Give back, unchanged, the line with "Keep writing the", the line with "return NECK * Pos(0, 0, HEAD_T) * gear", and every line between them, and no other line.

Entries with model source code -
§

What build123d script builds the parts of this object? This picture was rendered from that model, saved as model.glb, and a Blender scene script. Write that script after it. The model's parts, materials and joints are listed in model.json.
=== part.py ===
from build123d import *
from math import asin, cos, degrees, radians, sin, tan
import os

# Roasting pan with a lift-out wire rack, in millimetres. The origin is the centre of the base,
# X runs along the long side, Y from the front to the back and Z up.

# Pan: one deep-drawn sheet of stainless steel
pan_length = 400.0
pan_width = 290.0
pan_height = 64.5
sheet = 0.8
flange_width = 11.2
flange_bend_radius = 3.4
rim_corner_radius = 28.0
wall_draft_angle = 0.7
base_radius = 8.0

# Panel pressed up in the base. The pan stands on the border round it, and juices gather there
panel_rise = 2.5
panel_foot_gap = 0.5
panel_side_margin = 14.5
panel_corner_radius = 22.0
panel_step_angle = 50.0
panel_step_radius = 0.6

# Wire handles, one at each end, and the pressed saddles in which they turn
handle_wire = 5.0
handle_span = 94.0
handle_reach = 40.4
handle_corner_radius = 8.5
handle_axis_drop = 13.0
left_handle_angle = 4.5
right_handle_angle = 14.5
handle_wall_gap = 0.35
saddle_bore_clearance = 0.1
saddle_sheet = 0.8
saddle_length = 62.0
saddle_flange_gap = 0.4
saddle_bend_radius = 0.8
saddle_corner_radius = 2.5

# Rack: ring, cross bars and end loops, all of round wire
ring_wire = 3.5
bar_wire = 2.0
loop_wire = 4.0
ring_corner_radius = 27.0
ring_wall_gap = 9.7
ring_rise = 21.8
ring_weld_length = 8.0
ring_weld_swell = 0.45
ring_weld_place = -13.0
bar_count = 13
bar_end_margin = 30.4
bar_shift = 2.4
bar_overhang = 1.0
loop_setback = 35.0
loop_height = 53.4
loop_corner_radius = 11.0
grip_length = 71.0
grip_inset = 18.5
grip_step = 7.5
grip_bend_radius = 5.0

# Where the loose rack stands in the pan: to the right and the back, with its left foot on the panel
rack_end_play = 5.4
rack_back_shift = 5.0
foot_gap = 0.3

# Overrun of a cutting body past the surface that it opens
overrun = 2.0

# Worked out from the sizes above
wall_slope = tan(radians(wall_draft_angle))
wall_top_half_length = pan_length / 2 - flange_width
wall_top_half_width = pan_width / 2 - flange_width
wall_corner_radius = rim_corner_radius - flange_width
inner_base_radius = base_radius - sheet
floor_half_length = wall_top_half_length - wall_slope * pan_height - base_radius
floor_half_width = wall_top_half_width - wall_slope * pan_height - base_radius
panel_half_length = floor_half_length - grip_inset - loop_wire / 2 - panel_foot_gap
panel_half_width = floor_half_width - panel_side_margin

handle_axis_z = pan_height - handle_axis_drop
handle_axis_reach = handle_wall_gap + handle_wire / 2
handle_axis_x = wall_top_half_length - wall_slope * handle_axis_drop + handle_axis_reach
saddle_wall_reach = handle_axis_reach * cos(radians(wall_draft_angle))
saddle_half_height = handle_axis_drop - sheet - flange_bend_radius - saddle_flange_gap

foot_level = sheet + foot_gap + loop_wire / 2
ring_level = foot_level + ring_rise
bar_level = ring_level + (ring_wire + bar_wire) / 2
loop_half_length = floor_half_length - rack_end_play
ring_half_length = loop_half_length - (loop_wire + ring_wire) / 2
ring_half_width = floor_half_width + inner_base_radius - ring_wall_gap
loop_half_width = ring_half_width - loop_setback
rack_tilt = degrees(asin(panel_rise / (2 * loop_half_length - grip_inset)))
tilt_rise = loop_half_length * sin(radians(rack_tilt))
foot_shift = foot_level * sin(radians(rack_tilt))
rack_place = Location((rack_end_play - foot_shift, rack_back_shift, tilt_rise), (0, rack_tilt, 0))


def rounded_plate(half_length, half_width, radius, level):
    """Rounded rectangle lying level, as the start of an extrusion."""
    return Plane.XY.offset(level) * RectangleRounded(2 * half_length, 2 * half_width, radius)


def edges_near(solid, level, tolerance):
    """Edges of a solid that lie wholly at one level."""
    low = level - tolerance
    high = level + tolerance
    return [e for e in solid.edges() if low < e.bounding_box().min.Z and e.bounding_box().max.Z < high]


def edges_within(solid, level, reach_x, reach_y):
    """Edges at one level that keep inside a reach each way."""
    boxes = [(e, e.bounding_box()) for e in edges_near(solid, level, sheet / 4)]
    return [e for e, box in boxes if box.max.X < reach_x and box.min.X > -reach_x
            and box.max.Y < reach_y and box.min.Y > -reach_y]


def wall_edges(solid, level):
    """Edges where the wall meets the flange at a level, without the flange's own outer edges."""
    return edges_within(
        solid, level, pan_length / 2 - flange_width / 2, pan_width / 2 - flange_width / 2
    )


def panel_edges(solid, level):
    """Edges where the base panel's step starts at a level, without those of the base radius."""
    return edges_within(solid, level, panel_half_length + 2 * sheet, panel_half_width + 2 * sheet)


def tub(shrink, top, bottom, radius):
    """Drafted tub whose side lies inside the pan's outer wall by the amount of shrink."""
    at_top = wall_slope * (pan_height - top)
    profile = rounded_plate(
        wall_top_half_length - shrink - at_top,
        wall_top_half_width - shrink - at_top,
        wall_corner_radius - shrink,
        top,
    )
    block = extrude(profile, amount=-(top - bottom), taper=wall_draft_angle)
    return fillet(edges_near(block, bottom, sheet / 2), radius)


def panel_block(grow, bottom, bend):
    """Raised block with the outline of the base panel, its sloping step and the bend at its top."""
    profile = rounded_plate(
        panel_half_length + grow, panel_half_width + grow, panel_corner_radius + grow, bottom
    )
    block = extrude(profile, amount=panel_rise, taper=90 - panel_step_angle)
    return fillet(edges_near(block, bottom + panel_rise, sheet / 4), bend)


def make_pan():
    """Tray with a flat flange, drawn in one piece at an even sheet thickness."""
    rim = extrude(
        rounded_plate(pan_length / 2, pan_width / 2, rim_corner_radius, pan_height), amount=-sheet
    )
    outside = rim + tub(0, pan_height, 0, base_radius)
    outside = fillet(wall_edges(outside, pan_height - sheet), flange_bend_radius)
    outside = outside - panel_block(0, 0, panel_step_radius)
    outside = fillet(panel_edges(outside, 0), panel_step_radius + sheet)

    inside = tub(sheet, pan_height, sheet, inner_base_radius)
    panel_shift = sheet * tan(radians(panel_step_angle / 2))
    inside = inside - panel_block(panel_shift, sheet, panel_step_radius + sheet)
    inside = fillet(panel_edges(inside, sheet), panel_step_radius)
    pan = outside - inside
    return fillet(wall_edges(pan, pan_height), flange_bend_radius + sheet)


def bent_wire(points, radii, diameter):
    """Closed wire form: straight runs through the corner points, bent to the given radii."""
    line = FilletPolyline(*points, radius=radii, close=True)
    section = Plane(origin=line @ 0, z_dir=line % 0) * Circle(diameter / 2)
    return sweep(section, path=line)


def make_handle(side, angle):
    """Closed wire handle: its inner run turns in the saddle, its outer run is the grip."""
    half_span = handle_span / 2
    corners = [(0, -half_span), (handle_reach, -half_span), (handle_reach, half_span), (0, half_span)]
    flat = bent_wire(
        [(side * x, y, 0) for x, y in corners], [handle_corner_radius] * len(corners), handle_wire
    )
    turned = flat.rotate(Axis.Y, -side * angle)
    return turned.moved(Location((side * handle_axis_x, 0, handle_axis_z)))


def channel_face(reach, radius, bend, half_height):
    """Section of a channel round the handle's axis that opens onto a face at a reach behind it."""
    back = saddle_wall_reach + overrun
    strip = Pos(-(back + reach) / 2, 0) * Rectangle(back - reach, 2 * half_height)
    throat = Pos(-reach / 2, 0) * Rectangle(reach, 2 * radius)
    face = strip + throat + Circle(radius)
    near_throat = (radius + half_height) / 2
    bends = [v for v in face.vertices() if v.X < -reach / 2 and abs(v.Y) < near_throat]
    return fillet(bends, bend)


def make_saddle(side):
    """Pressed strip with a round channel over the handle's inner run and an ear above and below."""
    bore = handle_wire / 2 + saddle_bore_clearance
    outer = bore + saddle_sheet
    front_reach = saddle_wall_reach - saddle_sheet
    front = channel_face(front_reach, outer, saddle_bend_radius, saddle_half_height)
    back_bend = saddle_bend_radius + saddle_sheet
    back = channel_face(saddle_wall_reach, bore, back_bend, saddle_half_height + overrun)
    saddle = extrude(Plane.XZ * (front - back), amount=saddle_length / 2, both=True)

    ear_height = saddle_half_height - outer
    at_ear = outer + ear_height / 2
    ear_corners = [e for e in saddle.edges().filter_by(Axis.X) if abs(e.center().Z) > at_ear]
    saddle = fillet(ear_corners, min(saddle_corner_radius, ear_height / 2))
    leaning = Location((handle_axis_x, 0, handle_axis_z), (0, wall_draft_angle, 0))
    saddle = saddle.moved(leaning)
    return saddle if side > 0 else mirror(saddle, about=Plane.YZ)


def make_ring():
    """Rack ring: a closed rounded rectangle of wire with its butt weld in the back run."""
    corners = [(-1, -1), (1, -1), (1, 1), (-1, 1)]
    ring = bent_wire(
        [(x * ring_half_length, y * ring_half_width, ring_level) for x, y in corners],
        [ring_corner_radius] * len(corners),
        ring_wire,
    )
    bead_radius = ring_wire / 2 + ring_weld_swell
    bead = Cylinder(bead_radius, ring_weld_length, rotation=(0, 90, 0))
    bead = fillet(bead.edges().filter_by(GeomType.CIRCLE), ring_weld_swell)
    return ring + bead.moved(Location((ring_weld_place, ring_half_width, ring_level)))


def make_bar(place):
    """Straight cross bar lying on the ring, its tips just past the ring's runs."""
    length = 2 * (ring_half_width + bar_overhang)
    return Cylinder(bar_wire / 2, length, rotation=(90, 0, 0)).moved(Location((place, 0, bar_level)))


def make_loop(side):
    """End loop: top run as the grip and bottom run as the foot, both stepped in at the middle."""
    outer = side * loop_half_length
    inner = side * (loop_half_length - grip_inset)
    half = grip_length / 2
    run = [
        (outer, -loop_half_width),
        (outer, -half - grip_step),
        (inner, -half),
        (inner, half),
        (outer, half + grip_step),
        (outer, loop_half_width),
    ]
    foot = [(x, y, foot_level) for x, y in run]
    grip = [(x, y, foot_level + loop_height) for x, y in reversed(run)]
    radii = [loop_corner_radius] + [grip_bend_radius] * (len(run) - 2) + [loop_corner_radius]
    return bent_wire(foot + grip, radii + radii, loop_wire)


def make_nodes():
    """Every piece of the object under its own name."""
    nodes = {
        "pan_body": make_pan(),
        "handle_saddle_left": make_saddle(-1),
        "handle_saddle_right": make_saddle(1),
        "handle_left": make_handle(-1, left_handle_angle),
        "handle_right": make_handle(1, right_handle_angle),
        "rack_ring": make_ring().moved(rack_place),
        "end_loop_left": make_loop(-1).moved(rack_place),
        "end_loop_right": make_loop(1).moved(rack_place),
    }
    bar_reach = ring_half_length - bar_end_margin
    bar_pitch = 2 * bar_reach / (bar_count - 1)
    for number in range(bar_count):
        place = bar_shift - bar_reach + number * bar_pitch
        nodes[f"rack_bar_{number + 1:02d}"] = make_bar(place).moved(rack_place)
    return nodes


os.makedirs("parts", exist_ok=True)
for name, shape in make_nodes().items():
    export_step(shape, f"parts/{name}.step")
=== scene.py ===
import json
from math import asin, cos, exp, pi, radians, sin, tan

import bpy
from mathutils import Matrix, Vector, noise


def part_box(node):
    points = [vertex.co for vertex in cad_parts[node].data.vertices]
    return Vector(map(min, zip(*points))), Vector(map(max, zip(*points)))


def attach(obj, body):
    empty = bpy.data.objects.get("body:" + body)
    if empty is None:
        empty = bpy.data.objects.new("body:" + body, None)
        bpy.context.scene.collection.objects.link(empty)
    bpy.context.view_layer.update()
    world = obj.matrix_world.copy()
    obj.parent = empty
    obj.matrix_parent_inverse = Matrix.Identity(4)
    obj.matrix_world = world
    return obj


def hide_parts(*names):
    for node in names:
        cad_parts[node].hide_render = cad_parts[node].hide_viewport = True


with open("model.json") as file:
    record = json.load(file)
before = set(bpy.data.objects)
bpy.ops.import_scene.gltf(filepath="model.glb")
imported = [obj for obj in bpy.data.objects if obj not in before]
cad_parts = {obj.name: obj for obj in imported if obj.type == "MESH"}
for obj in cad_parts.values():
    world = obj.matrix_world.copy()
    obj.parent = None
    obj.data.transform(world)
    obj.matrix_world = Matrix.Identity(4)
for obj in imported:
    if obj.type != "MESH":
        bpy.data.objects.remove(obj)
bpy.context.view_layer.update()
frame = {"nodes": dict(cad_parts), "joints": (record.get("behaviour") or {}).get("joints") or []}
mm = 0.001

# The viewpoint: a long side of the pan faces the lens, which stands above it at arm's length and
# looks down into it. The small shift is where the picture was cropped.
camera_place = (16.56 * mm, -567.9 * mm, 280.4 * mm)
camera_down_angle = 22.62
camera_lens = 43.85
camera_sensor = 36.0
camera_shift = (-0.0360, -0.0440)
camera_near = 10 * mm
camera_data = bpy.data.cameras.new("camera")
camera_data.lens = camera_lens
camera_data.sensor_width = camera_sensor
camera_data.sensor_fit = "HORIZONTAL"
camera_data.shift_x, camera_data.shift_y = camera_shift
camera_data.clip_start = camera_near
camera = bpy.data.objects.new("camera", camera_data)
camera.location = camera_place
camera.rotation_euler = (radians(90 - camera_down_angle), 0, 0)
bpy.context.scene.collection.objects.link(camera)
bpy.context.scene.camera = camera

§

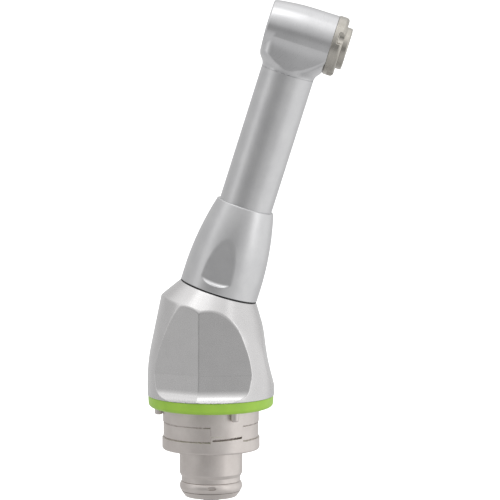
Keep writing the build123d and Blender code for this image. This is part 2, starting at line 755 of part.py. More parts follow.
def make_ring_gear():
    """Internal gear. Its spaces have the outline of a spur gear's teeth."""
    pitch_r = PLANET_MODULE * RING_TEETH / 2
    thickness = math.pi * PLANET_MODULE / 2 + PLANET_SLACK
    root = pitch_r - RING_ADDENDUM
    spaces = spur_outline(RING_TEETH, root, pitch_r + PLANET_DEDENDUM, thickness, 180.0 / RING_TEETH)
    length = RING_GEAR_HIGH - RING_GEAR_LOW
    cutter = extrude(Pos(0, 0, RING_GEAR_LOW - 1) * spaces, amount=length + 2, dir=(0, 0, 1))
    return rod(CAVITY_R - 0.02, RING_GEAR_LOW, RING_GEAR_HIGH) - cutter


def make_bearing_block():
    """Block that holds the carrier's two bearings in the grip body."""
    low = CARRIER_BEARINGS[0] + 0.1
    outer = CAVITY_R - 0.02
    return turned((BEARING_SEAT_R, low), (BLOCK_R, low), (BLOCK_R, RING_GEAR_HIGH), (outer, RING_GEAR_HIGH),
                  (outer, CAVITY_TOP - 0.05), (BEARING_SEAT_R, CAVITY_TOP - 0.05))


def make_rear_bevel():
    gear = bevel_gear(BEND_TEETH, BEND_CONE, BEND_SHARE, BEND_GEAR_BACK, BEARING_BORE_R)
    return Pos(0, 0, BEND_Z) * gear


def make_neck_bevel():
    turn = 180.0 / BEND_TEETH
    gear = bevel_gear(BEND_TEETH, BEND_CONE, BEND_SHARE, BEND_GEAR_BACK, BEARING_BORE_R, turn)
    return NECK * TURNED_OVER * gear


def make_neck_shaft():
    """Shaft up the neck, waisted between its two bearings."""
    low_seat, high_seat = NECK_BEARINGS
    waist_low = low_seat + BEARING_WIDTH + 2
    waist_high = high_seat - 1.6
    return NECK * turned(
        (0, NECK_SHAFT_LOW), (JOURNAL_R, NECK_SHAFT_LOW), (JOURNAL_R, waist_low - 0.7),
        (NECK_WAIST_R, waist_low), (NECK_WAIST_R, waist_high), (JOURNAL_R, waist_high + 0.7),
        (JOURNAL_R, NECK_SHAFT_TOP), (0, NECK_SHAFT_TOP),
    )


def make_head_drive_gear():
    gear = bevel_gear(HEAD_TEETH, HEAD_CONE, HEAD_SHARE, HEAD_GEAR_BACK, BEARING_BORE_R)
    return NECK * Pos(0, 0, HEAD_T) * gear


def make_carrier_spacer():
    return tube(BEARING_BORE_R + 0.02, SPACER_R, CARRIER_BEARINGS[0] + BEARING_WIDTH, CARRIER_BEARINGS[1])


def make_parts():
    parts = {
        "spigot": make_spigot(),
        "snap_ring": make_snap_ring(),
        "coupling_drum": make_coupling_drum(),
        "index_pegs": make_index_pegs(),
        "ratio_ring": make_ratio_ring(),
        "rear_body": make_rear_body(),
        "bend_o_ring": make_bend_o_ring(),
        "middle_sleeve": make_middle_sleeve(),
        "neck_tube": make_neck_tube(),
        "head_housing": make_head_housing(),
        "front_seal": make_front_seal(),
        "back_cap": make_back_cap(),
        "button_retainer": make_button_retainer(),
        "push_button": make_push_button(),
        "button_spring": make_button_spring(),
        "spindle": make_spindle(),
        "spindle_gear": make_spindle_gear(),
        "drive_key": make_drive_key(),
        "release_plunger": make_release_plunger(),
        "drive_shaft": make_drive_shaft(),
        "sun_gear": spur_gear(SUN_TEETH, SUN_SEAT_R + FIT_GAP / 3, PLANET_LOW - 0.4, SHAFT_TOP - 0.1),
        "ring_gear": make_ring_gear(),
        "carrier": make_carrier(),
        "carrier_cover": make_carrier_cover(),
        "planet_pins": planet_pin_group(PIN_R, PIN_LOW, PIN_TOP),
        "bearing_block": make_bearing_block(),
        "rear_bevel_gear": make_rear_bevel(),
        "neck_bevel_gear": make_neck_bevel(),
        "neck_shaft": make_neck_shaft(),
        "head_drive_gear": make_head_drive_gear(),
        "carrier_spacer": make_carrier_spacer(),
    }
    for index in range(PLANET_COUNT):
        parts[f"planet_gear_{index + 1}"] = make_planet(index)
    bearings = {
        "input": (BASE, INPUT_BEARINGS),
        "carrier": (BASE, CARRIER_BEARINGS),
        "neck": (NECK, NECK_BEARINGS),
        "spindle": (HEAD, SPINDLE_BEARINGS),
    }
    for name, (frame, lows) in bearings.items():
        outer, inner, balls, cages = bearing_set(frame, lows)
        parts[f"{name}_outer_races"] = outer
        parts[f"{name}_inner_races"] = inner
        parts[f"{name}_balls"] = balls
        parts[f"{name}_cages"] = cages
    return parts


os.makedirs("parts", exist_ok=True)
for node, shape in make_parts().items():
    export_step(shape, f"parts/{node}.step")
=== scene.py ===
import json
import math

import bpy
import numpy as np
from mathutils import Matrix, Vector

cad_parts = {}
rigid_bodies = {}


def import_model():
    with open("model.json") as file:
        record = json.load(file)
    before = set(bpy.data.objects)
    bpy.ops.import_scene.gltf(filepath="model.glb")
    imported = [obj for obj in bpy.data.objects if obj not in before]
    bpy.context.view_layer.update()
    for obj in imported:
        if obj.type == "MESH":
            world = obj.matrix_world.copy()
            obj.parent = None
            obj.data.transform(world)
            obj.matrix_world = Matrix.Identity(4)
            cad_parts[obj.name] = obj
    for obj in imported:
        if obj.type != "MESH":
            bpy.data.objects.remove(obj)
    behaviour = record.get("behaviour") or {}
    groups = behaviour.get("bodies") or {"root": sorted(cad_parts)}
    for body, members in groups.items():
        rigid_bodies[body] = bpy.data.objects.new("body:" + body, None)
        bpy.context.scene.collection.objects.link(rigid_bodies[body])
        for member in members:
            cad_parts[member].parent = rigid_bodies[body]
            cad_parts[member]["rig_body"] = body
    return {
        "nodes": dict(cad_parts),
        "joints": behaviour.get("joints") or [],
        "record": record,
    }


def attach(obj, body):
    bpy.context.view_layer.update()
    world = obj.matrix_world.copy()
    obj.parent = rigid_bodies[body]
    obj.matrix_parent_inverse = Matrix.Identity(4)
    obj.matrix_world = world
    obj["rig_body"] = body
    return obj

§

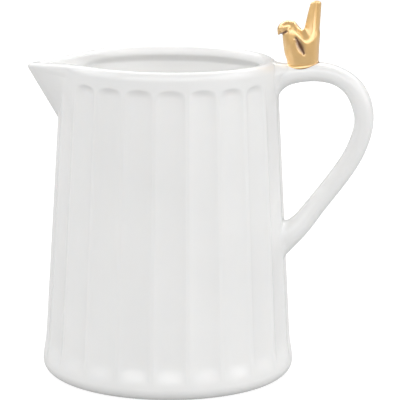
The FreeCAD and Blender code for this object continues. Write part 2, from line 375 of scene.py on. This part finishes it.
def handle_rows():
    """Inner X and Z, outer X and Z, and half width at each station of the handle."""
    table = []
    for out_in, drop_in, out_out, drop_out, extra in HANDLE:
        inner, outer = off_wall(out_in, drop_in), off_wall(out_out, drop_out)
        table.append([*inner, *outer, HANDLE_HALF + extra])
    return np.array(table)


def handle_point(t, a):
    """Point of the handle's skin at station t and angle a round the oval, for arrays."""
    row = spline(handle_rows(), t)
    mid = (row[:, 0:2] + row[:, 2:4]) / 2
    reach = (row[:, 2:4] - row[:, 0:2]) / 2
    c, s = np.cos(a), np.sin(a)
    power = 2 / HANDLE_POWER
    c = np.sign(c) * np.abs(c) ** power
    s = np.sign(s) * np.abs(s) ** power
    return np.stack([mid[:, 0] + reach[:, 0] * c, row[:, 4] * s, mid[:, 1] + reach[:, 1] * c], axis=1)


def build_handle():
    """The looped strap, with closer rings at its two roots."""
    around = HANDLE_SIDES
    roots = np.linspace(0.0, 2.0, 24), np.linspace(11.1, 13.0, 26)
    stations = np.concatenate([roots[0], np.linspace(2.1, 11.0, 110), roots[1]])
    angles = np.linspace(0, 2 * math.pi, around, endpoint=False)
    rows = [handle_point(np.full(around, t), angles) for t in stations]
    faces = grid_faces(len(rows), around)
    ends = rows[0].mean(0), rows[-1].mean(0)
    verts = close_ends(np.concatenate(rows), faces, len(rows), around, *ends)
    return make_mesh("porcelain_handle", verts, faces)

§

TASK ANSWER -
Keep writing the build123d and Blender code for this image. This is part 2, starting at line 755 of part.py. More parts follow.
def make_ring_gear():
    """Internal gear. Its spaces have the outline of a spur gear's teeth."""
    pitch_r = PLANET_MODULE * RING_TEETH / 2
    thickness = math.pi * PLANET_MODULE / 2 + PLANET_SLACK
    root = pitch_r - RING_ADDENDUM
    spaces = spur_outline(RING_TEETH, root, pitch_r + PLANET_DEDENDUM, thickness, 180.0 / RING_TEETH)
    length = RING_GEAR_HIGH - RING_GEAR_LOW
    cutter = extrude(Pos(0, 0, RING_GEAR_LOW - 1) * spaces, amount=length + 2, dir=(0, 0, 1))
    return rod(CAVITY_R - 0.02, RING_GEAR_LOW, RING_GEAR_HIGH) - cutter


def make_bearing_block():
    """Block that holds the carrier's two bearings in the grip body."""
    low = CARRIER_BEARINGS[0] + 0.1
    outer = CAVITY_R - 0.02
    return turned((BEARING_SEAT_R, low), (BLOCK_R, low), (BLOCK_R, RING_GEAR_HIGH), (outer, RING_GEAR_HIGH),
                  (outer, CAVITY_TOP - 0.05), (BEARING_SEAT_R, CAVITY_TOP - 0.05))


def make_rear_bevel():
    gear = bevel_gear(BEND_TEETH, BEND_CONE, BEND_SHARE, BEND_GEAR_BACK, BEARING_BORE_R)
    return Pos(0, 0, BEND_Z) * gear


def make_neck_bevel():
    turn = 180.0 / BEND_TEETH
    gear = bevel_gear(BEND_TEETH, BEND_CONE, BEND_SHARE, BEND_GEAR_BACK, BEARING_BORE_R, turn)
    return NECK * TURNED_OVER * gear


def make_neck_shaft():
    """Shaft up the neck, waisted between its two bearings."""
    low_seat, high_seat = NECK_BEARINGS
    waist_low = low_seat + BEARING_WIDTH + 2
    waist_high = high_seat - 1.6
    return NECK * turned(
        (0, NECK_SHAFT_LOW), (JOURNAL_R, NECK_SHAFT_LOW), (JOURNAL_R, waist_low - 0.7),
        (NECK_WAIST_R, waist_low), (NECK_WAIST_R, waist_high), (JOURNAL_R, waist_high + 0.7),
        (JOURNAL_R, NECK_SHAFT_TOP), (0, NECK_SHAFT_TOP),
    )


def make_head_drive_gear():
    gear = bevel_gear(HEAD_TEETH, HEAD_CONE, HEAD_SHARE, HEAD_GEAR_BACK, BEARING_BORE_R)
    return NECK * Pos(0, 0, HEAD_T) * gear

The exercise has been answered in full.